The prime contractor for the Lawrence Livermore National Laboratory in California did not properly document more than $1 million worth of work it did in 2015 under a number of interagency agreements, the Department of Energy’s inspector general reported just before the new year.
The roughly $1.26 million in costs the Inspector General’s Office tagged were only a fraction of a percent of the total costs — almost $1.5 billion — Lawrence Livermore National Security (LLNS) booked in 2015, the DOE watchdog said in an audit report published Dec. 22.
Without breaking down the work involved, the inspector general said LLNS “was unable to provide adequate supporting documentation” for 13 interagency agreements the contractor entered into in 2015. Contractor officials said they never requested such documentation during the interagency agreements, and DOE’s National Nuclear Security Administration (NNSA) — which oversees the lab — said the contractor was not required to.
Nevertheless, the IG recommended the NNSA Livermore Field Office determine whether the costs questioned in the report were allowable. Any expenses that were not, the inspector general said, should be recovered. In a reply to the inspector general, NNSA Administrator Frank Klotz agreed with the recommendation and said any unallowable costs would be recovered by March 31.
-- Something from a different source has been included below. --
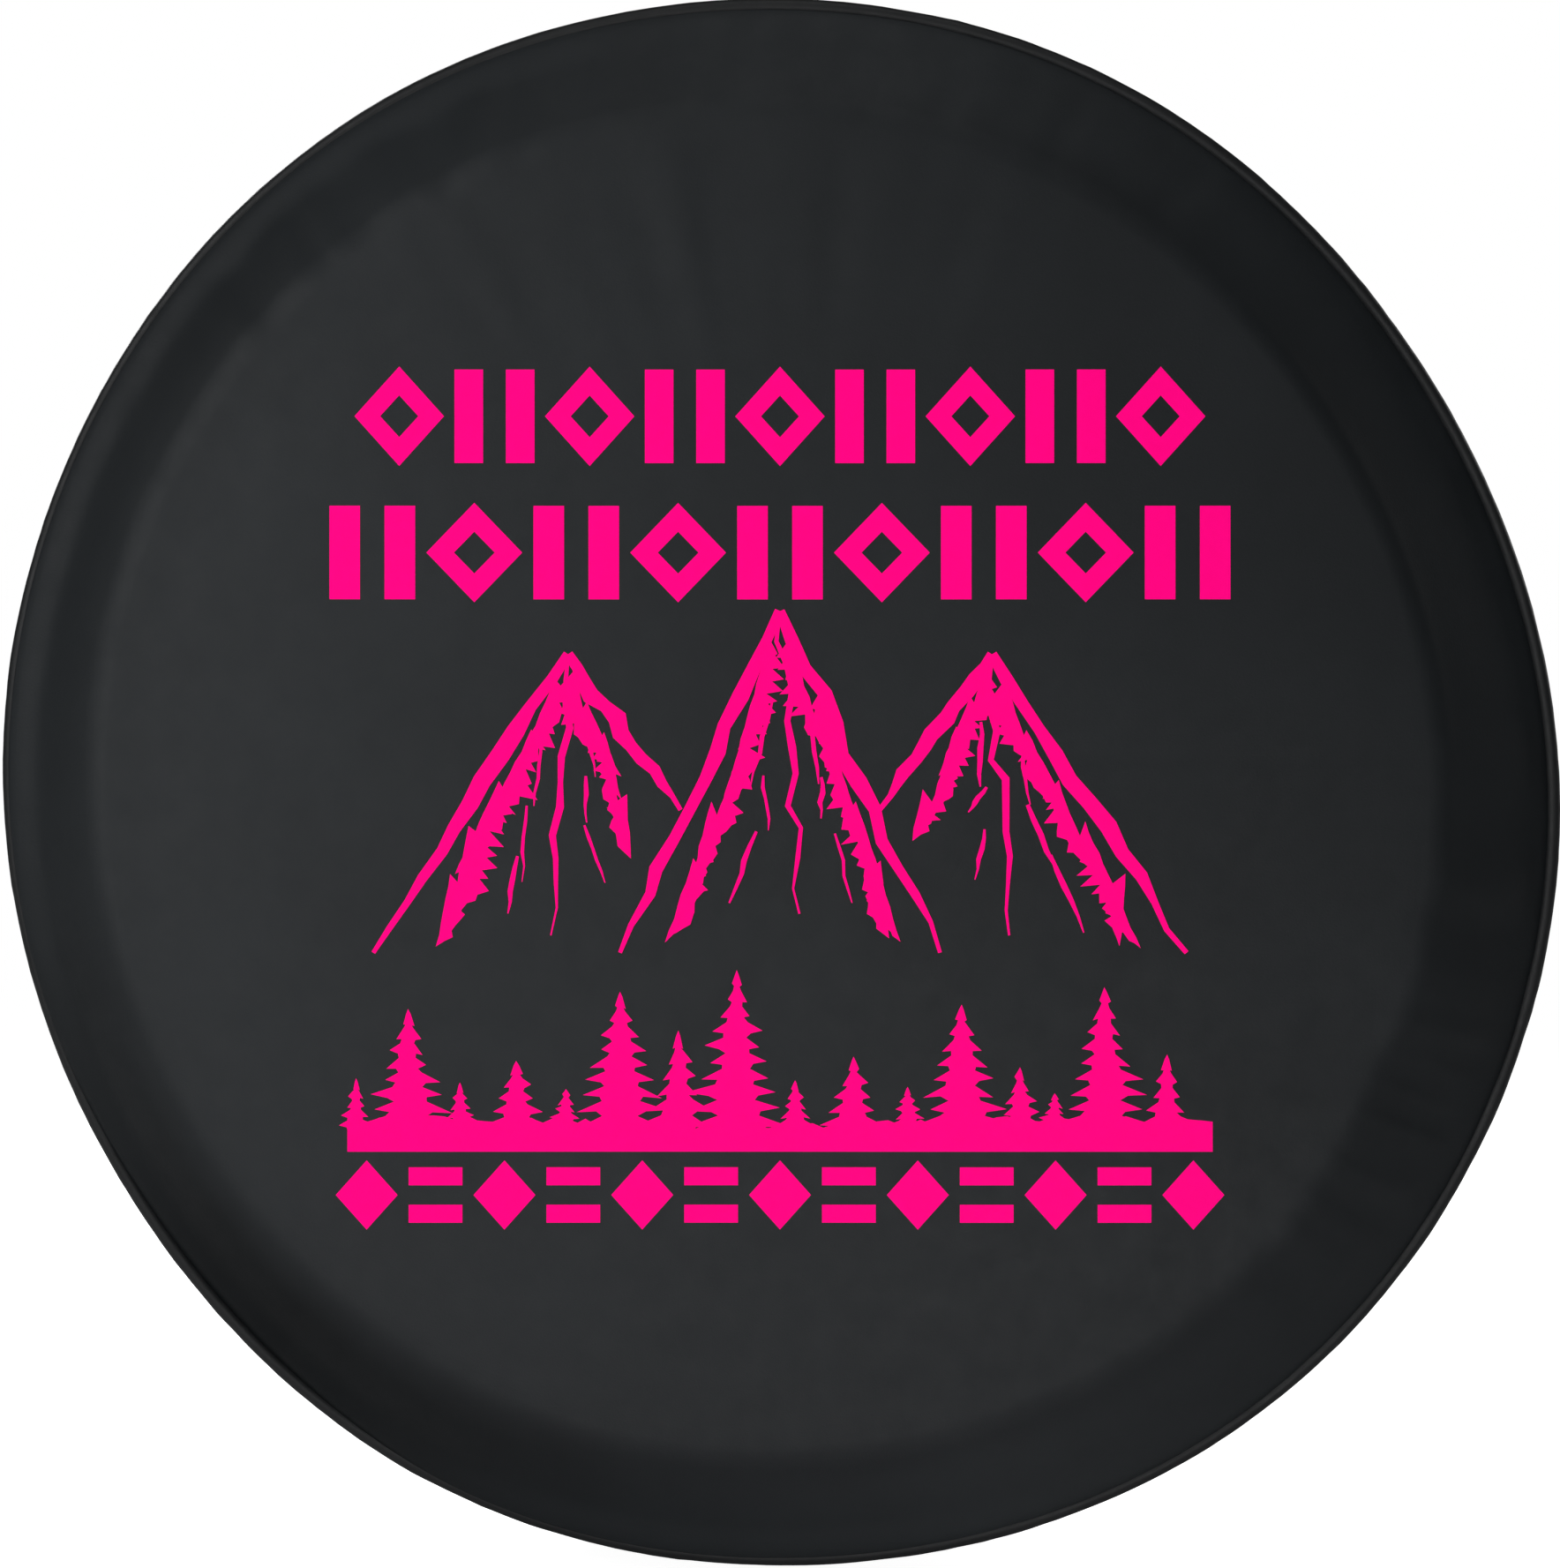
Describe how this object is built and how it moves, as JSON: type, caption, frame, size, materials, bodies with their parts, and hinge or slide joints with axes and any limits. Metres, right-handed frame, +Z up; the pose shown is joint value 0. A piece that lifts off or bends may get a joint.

Lawrence Livermore National Security is a consortium led by the University of California with industry partners Bechtel National, AECOM, Battelle, and BWX Technologies. Work on the company’s management and operations contract began in 2007 and would, if DOE picks up all its options, run through 2026. Total annual costs for the current eight-year option on the contract range from $1.2 billion to $1.3 billion, with total available fees ranging from just over $33 million to about $40 million per year.
Lawrence Livermore National Laboratory helps maintain the potency of the U.S. nuclear arsenal with, among other things, high-energy physics programs that simulate the effects of nuclear explosions without detonating nuclear weapons.